Saat mereka bekerja, hanya kaki yang dirantai. Akan tetapi, setelah bekerja dan kembali ke tahanan, kaki dan tangan semuanya dirantai.

Para pekerja ini menempati ruang bawah tanah yang dibangun Belanda. Pada dinding ruangan ini, baik di dalam maupun luar, dipasang pecahan kaca sehingga para penghuni tidak bisa bersandar.

Siksaan berupa cambukan sering kali mereka terima dari mandor, makanan yang diberikan pun terbatas. Oleh karena itu, banyak orang rantai yang meninggal selama berlangsungnya kerja paksa itu.
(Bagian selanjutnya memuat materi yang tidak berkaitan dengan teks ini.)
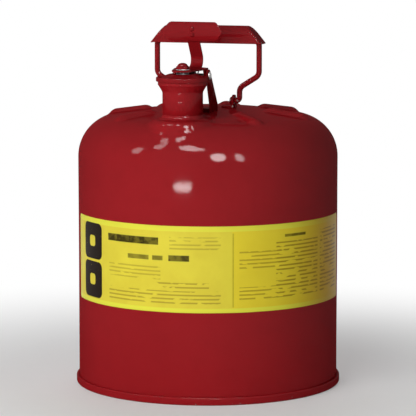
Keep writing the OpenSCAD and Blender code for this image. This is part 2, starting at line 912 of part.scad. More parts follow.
module bail_wire() {
    sides = 16;
    hook_steps = 8; // chords round the bend into the lug
    bend_steps = 6; // chords round the other bends
    right = [
        [hook_start - over, bail_z], [foot_x, bail_z], [foot_x, knee_z], [side_x, side_z],
        [side_x, slope_z], [top_x, top_z], [0, top_z]
    ];
    half = [
        right[0],
        for (p = bend_points(right[0], right[1], right[2], hook_r, hook_steps)) p,
        for (i = [2 : 5])
            for (p = bend_points(right[i - 1], right[i], right[i + 1], bend_r, bend_steps)) p
    ];
    last = len(half) - 1;
    path = concat(
        [for (i = [0 : last]) [half[i][0], 0, half[i][1]]],
        [for (i = [last : -1 : 0]) [-half[i][0], 0, half[i][1]]]
    );
    color("firebrick") {
        wire_sweep(path, wire_r - swept_less, sides, [0, 1, 0]);
        for (s = [0, 1])
            mirror([s, 0, 0]) translate([0, 0, bail_z]) {
                x_bar(hook_x, hook_start - over / 2, wire_r);
                x_bar(hook_x, hook_x + peen_t, peen_r);
            }
    }
}

// Front view of the grip, drawn inwards by `inset`; its ends follow the wire's slope
module grip_front(inset) {
    run = (side_x - top_x) / slope_h;
    off = (grip_off - inset) * slope_len / slope_h;
    low = grip_top - grip_h - (inset > 0 ? over : 0);
    high = grip_top - inset;
    low_x = side_x + off - (low - slope_z) * run;
    high_x = side_x + off - (high - slope_z) * run;
    polygon([[-low_x, low], [-high_x, high], [high_x, high], [low_x, low]]);
}

// Side view of the grip: an upside-down U
module grip_side(inset) {
    r = grip_d / 2 - inset;
    mid = grip_top - grip_d / 2;
    translate([0, mid]) circle(r);
    translate([-r, grip_top - grip_h - over]) square([2 * r, mid - grip_top + grip_h + over]);
}

module grip_solid(inset) {
    intersection() {
        y_sheet(-grip_d, grip_d) grip_front(inset);
        x_sheet(-2 * side_x, 2 * side_x) grip_side(inset);
    }
}

module grip() {
    color("firebrick")
        difference() {
            grip_solid(0);
            grip_solid(grip_t);
        }
}

// ------------------------------------------------------------------------- lugs

module bail_lug() {
    low = dome_z(foot_x + lug_foot) - over;
    x0 = lug_out_x - lug_t;
    difference() {
        union() {
            x_sheet(x0, lug_out_x) {
                translate([0, bail_z]) circle(lug_r, $fn = fine);
                translate([-lug_r, low]) square([2 * lug_r, bail_z - low]);
            }
            translate([lug_out_x - lug_foot, -lug_r, low])
                cube([lug_foot, 2 * lug_r, dome_z(foot_x) + lug_t - low]);
        }
        translate([0, 0, bail_z]) x_bar(0, 2 * foot_x, wire_r + run_gap);
        body_solid(-fix_gap);
        // Room for the peened end of the wire
        translate([0, 0, bail_z]) x_bar(0, x0, peen_r + side_gap);
    }
}

module bail_lug_right() {
    color("firebrick") bail_lug();
}

module bail_lug_left() {
    color("firebrick") mirror([1, 0, 0]) bail_lug();
}

body_shell();
bottom_pan();
bottom_chime();
label_band();
neck_collar();
spout_neck();
arrester_flange();
arrester_tube();
arrester_mesh();
arrester_end_cap();
hinge_bracket();
hinge_pin();
pin_clip();
lever_spring();
trigger_lever();
trigger_plate();
trigger_rivets();
cap_shell();
cap_gasket();
gasket_retainer();
cap_stud();
relief_spring();
stud_washer();
acorn_nut();
bail_wire();
grip();
bail_lug_left();
bail_lug_right();
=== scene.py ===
import math

import bmesh
import bpy
import numpy as np
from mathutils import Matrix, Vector


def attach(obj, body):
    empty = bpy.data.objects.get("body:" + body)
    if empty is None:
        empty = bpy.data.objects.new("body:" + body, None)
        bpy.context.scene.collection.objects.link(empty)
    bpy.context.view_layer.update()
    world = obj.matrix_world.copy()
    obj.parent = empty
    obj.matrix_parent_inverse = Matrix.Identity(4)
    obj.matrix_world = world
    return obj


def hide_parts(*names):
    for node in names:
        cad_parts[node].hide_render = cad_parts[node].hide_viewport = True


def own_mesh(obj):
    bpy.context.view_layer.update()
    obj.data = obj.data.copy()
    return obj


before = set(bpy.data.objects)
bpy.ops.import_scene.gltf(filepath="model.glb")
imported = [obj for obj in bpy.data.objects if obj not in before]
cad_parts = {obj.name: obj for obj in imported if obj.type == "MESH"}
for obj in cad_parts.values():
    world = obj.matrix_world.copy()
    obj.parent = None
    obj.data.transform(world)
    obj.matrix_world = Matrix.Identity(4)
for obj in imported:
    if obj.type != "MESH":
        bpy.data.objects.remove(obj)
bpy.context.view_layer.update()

# The pieces are written in millimetres in the CAD frame and made in metres.
MM = 0.001

# ------------------------------------------------------------------ camera

VIEW_TURN = math.radians(16.6)  # from the spout's direction towards +X
VIEW_RISE = math.radians(7.5)
VIEW_FAR = 3.0
AIM = Vector((0.0, 0.0, 0.2))

camera_data = bpy.data.cameras.new("camera")
camera_data.lens = 226
camera_data.sensor_width = 36
camera_data.sensor_fit = "HORIZONTAL"
camera = bpy.data.objects.new("camera", camera_data)
bpy.context.scene.collection.objects.link(camera)
away = Vector((
    math.sin(VIEW_TURN) * math.cos(VIEW_RISE),
    -math.cos(VIEW_TURN) * math.cos(VIEW_RISE),
    math.sin(VIEW_RISE),
))
camera.location = AIM + VIEW_FAR * away
camera.rotation_euler = (-away).to_track_quat("-Z", "Y").to_euler()
bpy.context.scene.camera = camera
bpy.context.scene.view_settings.view_transform = "Standard"

# ------------------------------------------------------------------ sizes (mm)

BODY_R, WALL = 148.5, 0.8
# The dome is a shallow crown inside a round shoulder.
SHOULDER_R, SHOULDER_X, SHOULDER_Z = 48.0, 100.5, 261.0
CROWN_R = 645.0
DOME_RISE = CROWN_R - math.sqrt((CROWN_R - SHOULDER_R) ** 2 - SHOULDER_X ** 2)
CROWN_Z = SHOULDER_Z + DOME_RISE - CROWN_R
CROWN_TURN = math.asin(SHOULDER_X / (CROWN_R - SHOULDER_R))


def dome_z(r):
    """Height of the crown at a radius."""
    return CROWN_Z + math.sqrt(CROWN_R ** 2 - r ** 2)


# The neck, and what lies over its lip up to the lever's arm
NECK_Y, NECK_R, NECK_IN = 98.0, 22.5, 20.0
PAD_Z = dome_z(NECK_Y) + 2.0
LIP_Z = PAD_Z + 42.5
LEDGE_Z = LIP_Z - 7.0
GASKET_Z = LIP_Z + 0.2
CAP_Z = GASKET_Z + 2.8
CAP_T = 1.2
ARM_Z = CAP_Z + CAP_T + 5.5
LEVER_T = 1.8
# The hinge: its pin's axis, its ears and the foot of its bracket
PIVOT_Y, PIVOT_Z = 35.0 - NECK_Y, LIP_Z + 3.0
EAR_OUT = 20.1
BRACKET_FOOT_Y = PIVOT_Y + 24.0
BRACKET_FOOT_Z = dome_z(0) + 2.0
# The bail from its ends in the lugs up to the grip
LEG_X, SIDE_X, TOP_X = 37.5, 60.5, 47.5
BAIL_Z = dome_z(LEG_X) + 8.0
KNEE_Z = BAIL_Z + 15.0
SIDE_Z = KNEE_Z + 14.5
SLOPE_Z = SIDE_Z + 36.0
SLOPE_H, GRIP_H = 16.0, 20.0
TOP_Z = SLOPE_Z + SLOPE_H
WIRE_R = 3.175
GRIP_OFF = WIRE_R + 1.05
GRIP_TOP = TOP_Z + GRIP_OFF
GRIP_LOW = GRIP_TOP - GRIP_H
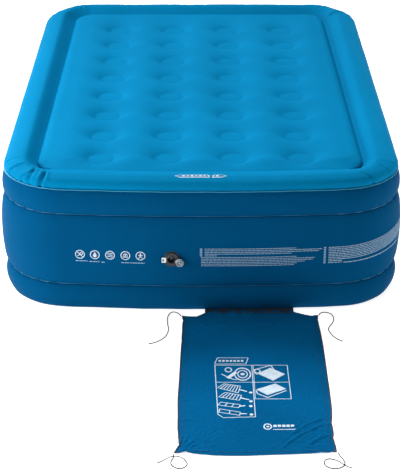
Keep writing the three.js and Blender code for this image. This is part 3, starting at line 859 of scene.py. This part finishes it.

Waktu itu, banyak pekerja yang meninggal di dalam lubang tambang. Kemudian, mayatnya ditimbun begitu saja di dalam lubang. Beberapa malah diselipkan di dinding-dinding lubang. Ketika bekas tambang ini dibuka pada tahun 2007, ditemukan banyak sekali tulang belulang bekas mayat manusia.

Semua narapidana yang didatangkan dari Pulau Jawa setelah berada di pertambangan Sawahlunto, tidak lagi menggunakan nama asli mereka.

Semua narapidana diberi tanda cap berupa angka seperti 2532 atau angka 7 di bagian tangan sebagai nama panggilan sehari-hari.

Jadi, mandor tidak memanggil nama asli, tetapi menyebut nomor atau angka yang tertera di tangan para napi sehingga di antara mereka sendiri tidak saling mengenal.

Di samping itu, keluarga atau kerabat sulit mencari para pekerja paksa di pertambangan batu bara di Sawahlunto ini karena tidak ada identitas.

Itulah yang menyebabkan banyak keluarga korban yang datang untuk mencari makam leluhur mereka di tanah Sawahlunto tidak bisa menemukannya karena di tempat-tempat pemakaman narapidana yang mati hanya tertulis angka.

Kini, Lubang Tambang Sawahlunto dibuka menjadi sebuah tujuan bagi semua wisatawan dari dalam negeri maupun berbagai mancanegara, terutama generasi muda bangsa ini yang ingin mengetahui drama perbudakan di negeri sendiri.